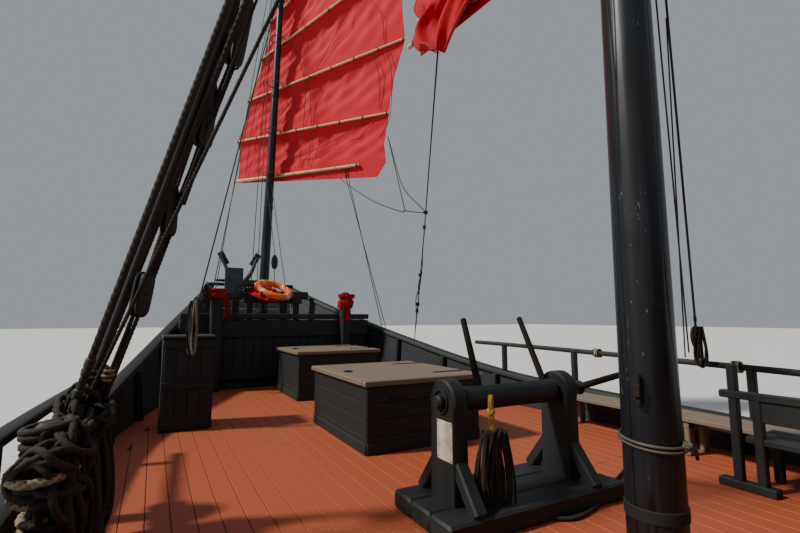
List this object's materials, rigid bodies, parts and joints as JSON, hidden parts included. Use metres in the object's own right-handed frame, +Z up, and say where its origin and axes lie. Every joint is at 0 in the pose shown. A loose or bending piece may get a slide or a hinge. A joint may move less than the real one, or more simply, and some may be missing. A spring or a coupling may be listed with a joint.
{
  "type": "chinese junk ship",
  "caption": "Wooden chinese junk with battened lug sails, hollow stern cabin, decked hull, windlass, hatches, rudder and propeller.",
  "frame": {"origin": "on the waterline, on the centreline, amidships", "axes": "+X to starboard, +Y to the bow, +Z up"},
  "size_m": [5.7598, 21.4864, 15.9001],
  "materials": {
    "topside_paint": "worn near-black blue-grey paint on planks",
    "black_paint": "worn near-black paint on timber",
    "deck_wood": "oiled red-brown deck planks",
    "worn_wood": "weathered brown-grey planks",
    "batten_wood": "pale round poles",
    "sail_red": "matt red sailcloth",
    "rope_dark": "tarred laid rope",
    "ring_orange": "faded orange and yellow",
    "bronze": "dull cast bronze",
    "iron": "painted iron"
  },
  "bodies": {
    "ship": {"hull": "topside_paint", "forecastle": "topside_paint", "main_deck": "deck_wood", "foredeck": "deck_wood", "poop_deck": "deck_wood", "bulwark_port": "topside_paint", "bulwark_starboard": "topside_paint", "cap_rail_port": "black_paint", "cap_rail_starboard": "black_paint", "wale_port": "black_paint", "wale_starboard": "black_paint", "quarter_port": "topside_paint", "quarter_starboard": "topside_paint", "transom": "topside_paint", "cabin_front": "black_paint", "side_rail_port": "black_paint", "side_rail_starboard": "black_paint", "bow_board": "topside_paint", "bow_bitt_port": "black_paint", "bow_bitt_starboard": "black_paint", "anchor_beam": "black_paint", "anchor": "black_paint", "life_ring": "ring_orange", "near_hatch_box": "black_paint", "far_hatch_box": "black_paint", "windlass_frame": "black_paint", "starboard_rack": "black_paint", "starboard_bench": "worn_wood", "shroud_bitts": "black_paint", "port_locker": "black_paint", "fore_pin_rail": "black_paint", "poop_front_rail": "black_paint", "poop_ladder": "worn_wood", "mainmast": "black_paint", "foremast": "black_paint", "mizzenmast": "black_paint", "main_shroud_port_fore": "rope_dark", "main_shroud_port_aft": "rope_dark", "main_shroud_starboard": "rope_dark", "fore_shroud_port": "rope_dark", "rudder_strap_upper": "iron", "rudder_strap_lower": "iron", "shaft_strut": "iron"},
    "mainsail": {"mainsail_cloth": "sail_red", "mainsail_boom": "batten_wood", "mainsail_yard": "batten_wood"},
    "foresail": {"foresail_cloth": "sail_red", "foresail_boom": "batten_wood", "foresail_yard": "batten_wood"},
    "mizzensail": {"mizzensail_cloth": "sail_red", "mizzensail_boom": "batten_wood", "mizzensail_yard": "batten_wood"},
    "steering": {"rudder": "black_paint", "tiller": "worn_wood"},
    "windlass": {"windlass_barrel": "black_paint"},
    "near_lid": {"near_hatch_lid": "worn_wood"},
    "far_lid": {"far_hatch_lid": "worn_wood"},
    "door_port": {"cabin_door_port": "worn_wood"},
    "door_starboard": {"cabin_door_starboard": "worn_wood"},
    "screw": {"propeller": "bronze"}
  },
  "joints": [
    {"name": "mainsail_swing", "type": "hinge", "parent": "ship", "child": "mainsail", "pos_m": [0, -0.3, 1], "axis": [0, 0, 1], "range_deg": [-42, 24]},
    {"name": "foresail_swing", "type": "hinge", "parent": "ship", "child": "foresail", "pos_m": [-0.095, 8.33, 2.1], "axis": [0.0244, 0, 0.9997], "range_deg": [-65, 20]},
    {"name": "mizzensail_swing", "type": "hinge", "parent": "ship", "child": "mizzensail", "pos_m": [-1.45, -8.7, 2.95], "axis": [0, 0, 1], "range_deg": [-50, 30]},
    {"name": "rudder_steer", "type": "hinge", "parent": "ship", "child": "steering", "pos_m": [0, -8.83, 0], "axis": [0, -0.3552, 0.9348], "range_deg": [-35, 35]},
    {"name": "windlass_turn", "type": "hinge", "parent": "ship", "child": "windlass", "pos_m": [0.14, 0.76, 1.72], "axis": [1, 0, 0], "range_deg": [-60, 38]},
    {"name": "near_lid_lift", "type": "hinge", "parent": "ship", "child": "near_lid", "pos_m": [0.95, 2.95, 1.615], "axis": [0, 1, 0], "range_deg": [0, 95]},
    {"name": "far_lid_lift", "type": "hinge", "parent": "ship", "child": "far_lid", "pos_m": [1.2, 5.81, 1.685], "axis": [0, 1, 0], "range_deg": [0, 95]},
    {"name": "door_port_open", "type": "hinge", "parent": "ship", "child": "door_port", "pos_m": [-0.474, -4.214, 1.9], "axis": [0, 0, 1], "range_deg": [0, 90]},
    {"name": "door_starboard_open", "type": "hinge", "parent": "ship", "child": "door_starboard", "pos_m": [0.474, -4.214, 1.9], "axis": [0, 0, 1], "range_deg": [-90, 0]},
    {"name": "propeller_turn", "type": "hinge", "parent": "ship", "child": "screw", "pos_m": [0, -8.05, -0.95], "axis": [0, 1, 0], "continuous": true}
  ]
}
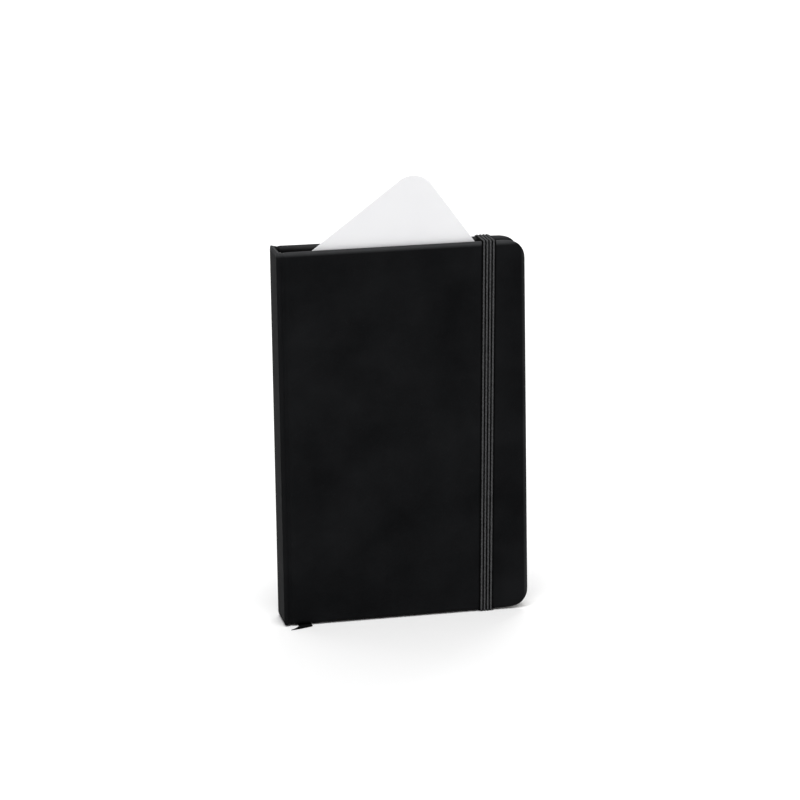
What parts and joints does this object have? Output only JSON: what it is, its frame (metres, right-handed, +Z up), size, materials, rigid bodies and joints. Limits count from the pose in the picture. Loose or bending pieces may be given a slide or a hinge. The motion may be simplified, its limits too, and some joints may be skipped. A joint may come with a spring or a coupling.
{
  "type": "pocket notebook",
  "caption": "Closed hard-cover pocket notebook standing upright, with an elastic band, ribbon marker, rear pocket and a loose white sheet tucked behind the front cover",
  "frame": {"origin": "middle of the bottom of the whole object's box, on the ground the notebook stands on", "axes": "+Z up along the spine, +X from the spine to the fore edge, -Y out of the front cover"},
  "size_m": [0.093, 0.0226, 0.1661],
  "materials": {
    "cover_wrap": "fine-grained soft-touch leatherette, satin",
    "board": "grey binder's board",
    "endpaper": "uncoated ivory endpaper",
    "paper": "uncoated ivory paper",
    "lining": "open-weave spine lining",
    "thread": "waxed white thread",
    "headband": "black woven band",
    "ribbon": "black satin ribbon",
    "elastic": "woven elastic with four lighter ribs",
    "pocket_card": "ivory card",
    "pocket_cloth": "black cloth",
    "sheet": "smooth white card"
  },
  "bodies": {
    "text_block": {"spine_board": "board", "spine_wrap": "cover_wrap", "spine_lining": "lining", "sewing_threads": "thread", "headband": "headband", "tailband": "headband", "ribbon_marker": "ribbon", "signature_06": "paper"},
    "front_cover": {"front_board": "board", "front_infill": "board", "front_cover_wrap": "cover_wrap", "front_pastedown": "endpaper"},
    "back_cover": {"back_board": "board", "back_infill": "board", "back_cover_wrap": "cover_wrap", "back_pastedown": "endpaper", "pocket_strip": "pocket_card", "pocket_gusset_top": "pocket_cloth", "pocket_gusset_bottom": "pocket_cloth", "elastic_top_end": "elastic", "elastic_bottom_end": "elastic"},
    "elastic_band": {"elastic_front_run": "elastic", "elastic_top_loop": "elastic", "elastic_bottom_loop": "elastic"},
    "pocket": {"pocket_panel": "pocket_card"},
    "front_flyleaf": {"front_flyleaf": "endpaper"},
    "back_flyleaf": {"back_flyleaf": "endpaper"},
    "loose_sheet": {"loose_sheet": "sheet"},
    "ribbon_tail": {"ribbon_tail": "ribbon"},
    "signature_01": {"signature_01": "paper"},
    "signature_02": {"signature_02": "paper"},
    "signature_03": {"signature_03": "paper"},
    "signature_04": {"signature_04": "paper"},
    "signature_05": {"signature_05": "paper"},
    "signature_07": {"signature_07": "paper"},
    "signature_08": {"signature_08": "paper"},
    "signature_09": {"signature_09": "paper"},
    "signature_10": {"signature_10": "paper"}
  },
  "joints": [
    {"name": "front_cover_hinge", "type": "hinge", "parent": "text_block", "child": "front_cover", "pos_m": [-0.0446, -0.0062, 0.0706], "axis": [0, 0, -1], "range_deg": [0, 180]},
    {"name": "back_cover_hinge", "type": "hinge", "parent": "text_block", "child": "back_cover", "pos_m": [-0.0446, 0.0107, 0.0706], "axis": [0, 0, 1], "range_deg": [0, 90]},
    {"name": "front_flyleaf_turn", "type": "hinge", "parent": "text_block", "child": "front_flyleaf", "pos_m": [-0.04274, -0.00354, 0.0706], "axis": [0, 0, -1], "range_deg": [0, 43.2]},
    {"name": "signature_01_turn", "type": "hinge", "parent": "text_block", "child": "signature_01", "pos_m": [-0.0426, -0.00293, 0.0706], "axis": [0, 0, -1], "range_deg": [0, 36]},
    {"name": "signature_02_turn", "type": "hinge", "parent": "text_block", "child": "signature_02", "pos_m": [-0.0426, -0.00184, 0.0706], "axis": [0, 0, -1], "range_deg": [0, 28.8]},
    {"name": "signature_03_turn", "type": "hinge", "parent": "text_block", "child": "signature_03", "pos_m": [-0.0426, -0.00076, 0.0706], "axis": [0, 0, -1], "range_deg": [0, 21.6]},
    {"name": "signature_04_turn", "type": "hinge", "parent": "text_block", "child": "signature_04", "pos_m": [-0.0426, 0.00033, 0.0706], "axis": [0, 0, -1], "range_deg": [0, 14.4]},
    {"name": "signature_05_turn", "type": "hinge", "parent": "text_block", "child": "signature_05", "pos_m": [-0.0426, 0.00141, 0.0706], "axis": [0, 0, -1], "range_deg": [0, 7.2]},
    {"name": "signature_07_turn", "type": "hinge", "parent": "text_block", "child": "signature_07", "pos_m": [-0.0426, 0.00393, 0.0706], "axis": [0, 0, 1], "range_deg": [0, 7.2]},
    {"name": "signature_08_turn", "type": "hinge", "parent": "text_block", "child": "signature_08", "pos_m": [-0.0426, 0.00502, 0.0706], "axis": [0, 0, 1], "range_deg": [0, 14.4]},
    {"name": "signature_09_turn", "type": "hinge", "parent": "text_block", "child": "signature_09", "pos_m": [-0.0426, 0.0061, 0.0706], "axis": [0, 0, 1], "range_deg": [0, 21.6]},
    {"name": "signature_10_turn", "type": "hinge", "parent": "text_block", "child": "signature_10", "pos_m": [-0.0426, 0.00719, 0.0706], "axis": [0, 0, 1], "range_deg": [0, 28.8]},
    {"name": "back_flyleaf_turn", "type": "hinge", "parent": "text_block", "child": "back_flyleaf", "pos_m": [-0.0426, 0.00779, 0.0706], "axis": [0, 0, 1], "range_deg": [0, 36]},
    {"name": "pocket_hinge", "type": "hinge", "parent": "back_cover", "child": "pocket", "pos_m": [0.0435, 0.00825, 0.0706], "axis": [0, 0, 1], "range_deg": [0, 9]},
    {"name": "elastic_band_slip", "type": "slide", "parent": "back_cover", "child": "elastic_band", "axis": [0, 1, 0], "range_m": [0, 0.0137], "deforming": ["elastic_front_run", "elastic_top_loop", "elastic_bottom_loop"]},
    {"name": "loose_sheet_slide", "type": "slide", "parent": "front_cover", "child": "loose_sheet", "axis": [-0.587, -0.0309, 0.809], "range_m": [0, 0.072]},
    {"name": "ribbon_tail_lift", "type": "hinge", "parent": "text_block", "child": "ribbon_tail", "pos_m": [-0.0388, -0.0066, 0.00017], "axis": [-1, 0, 0], "range_deg": [0, 80]}
  ],
  "couplings": [
    {"joint": "back_cover_hinge", "follows": "front_cover_hinge", "ratio": 0.5},
    {"joint": "front_flyleaf_turn", "follows": "front_cover_hinge", "ratio": 0.24},
    {"joint": "signature_01_turn", "follows": "front_cover_hinge", "ratio": 0.2},
    {"joint": "signature_02_turn", "follows": "front_cover_hinge", "ratio": 0.16},
    {"joint": "signature_03_turn", "follows": "front_cover_hinge", "ratio": 0.12},
    {"joint": "signature_04_turn", "follows": "front_cover_hinge", "ratio": 0.08},
    {"joint": "signature_05_turn", "follows": "front_cover_hinge", "ratio": 0.04},
    {"joint": "signature_07_turn", "follows": "front_cover_hinge", "ratio": 0.04},
    {"joint": "signature_08_turn", "follows": "front_cover_hinge", "ratio": 0.08},
    {"joint": "signature_09_turn", "follows": "front_cover_hinge", "ratio": 0.12},
    {"joint": "signature_10_turn", "follows": "front_cover_hinge", "ratio": 0.16},
    {"joint": "back_flyleaf_turn", "follows": "front_cover_hinge", "ratio": 0.2},
    {"joint": "pocket_hinge", "follows": "front_cover_hinge", "ratio": 0.05},
    {"joint": "elastic_band_slip", "follows": "front_cover_hinge", "m_per_rad": 0.00436}
  ]
}
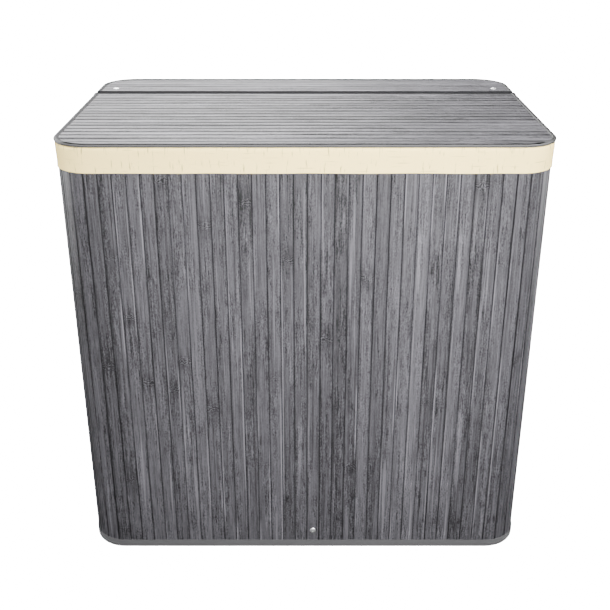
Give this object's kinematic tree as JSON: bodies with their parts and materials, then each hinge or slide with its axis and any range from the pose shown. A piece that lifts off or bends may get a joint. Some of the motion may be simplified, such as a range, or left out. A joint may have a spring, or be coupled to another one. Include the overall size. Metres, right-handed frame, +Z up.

* **Exercise description**
From the data above, show each line that contains "shown".

* **Answer**
List this object's materials, rigid bodies, parts and joints as JSON, hidden parts included. Use metres in the object's own right-handed frame, +Z up, and say where its origin and axes lie. Every joint is at 0 in the pose shown. A loose or bending piece may get a slide or a hinge. A joint may move less than the real one, or more simply, and some may be missing. A spring or a coupling may be listed with a joint.
Give this object's kinematic tree as JSON: bodies with their parts and materials, then each hinge or slide with its axis and any range from the pose shown. A piece that lifts off or bends may get a joint. Some of the motion may be simplified, such as a range, or left out. A joint may have a spring, or be coupled to another one. Include the overall size. Metres, right-handed frame, +Z up.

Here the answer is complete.